On June 24, 1991, NHTSA approved the destruction of the so-called show car RSV -- the Minicars compact RSV that was highlighted in DOT's Public Service Announcement with Lorne Greene and the one that had appeared in numerous auto safety shows. Just 7 days later on July 1, the show car is driven into a concrete barrier at 50 MPH in a 50% offset that represents a crash that is 2.8 times more severe than the standard which present cars must meet. According to Don Friedman who headed up the Minicars project:
"The frontal test at 50 mph into a half barrier requires 1.5 times the energy absorption for which the vehicle was designed and yet the structure performed remarkably well. Since the purpose was destruction, the government failed to install dummies and activate the airbags so we will never know how much better it would have protected occupants than today's large cars. What a waste."

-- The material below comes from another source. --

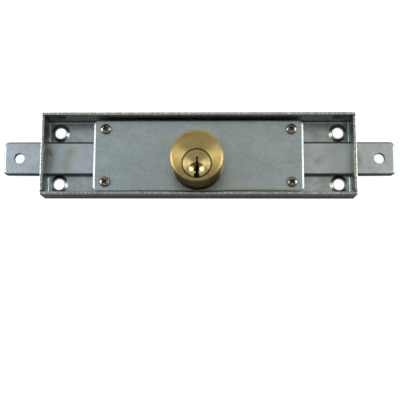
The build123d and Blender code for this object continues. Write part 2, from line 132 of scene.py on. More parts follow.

The fact that this was a spurious test program is best shown by the lack of instrumented crash dummies in the show car. What scientist would refuse to gather such valuable data from one of the most severe crash tests ever conducted. The airbags were not activated due to the failure to bring in the project engineers who knew the Minicars RSV had a separate on-off switch for the airbags which was designed to be turned on before a legitimate crash test.
As shown in Document 5A, NHTSA Administrator Curry retroactively approved the destruction of the RSV's on June 5 after two had already been crashed. Administrator Curry continues to cover his trail by writing to the General Services Administration on July 8 to seek approval for destroying the RSV's. His letter states the four RSV's "are, or will be, crash tested." Apparently, Administrator Curry did not have the candor to tell the GSA that all four vehicle had already been crashed.
The RSV crashes were not scientific tests but political executions. Internal regulations were violated. Scientific principles were ignored. Key engineering staff were kept in the dark. It is yet another example of how DOT will stop at nothing in its efforts to block increased fuel economy standards needed to reduce oil imports and global warming.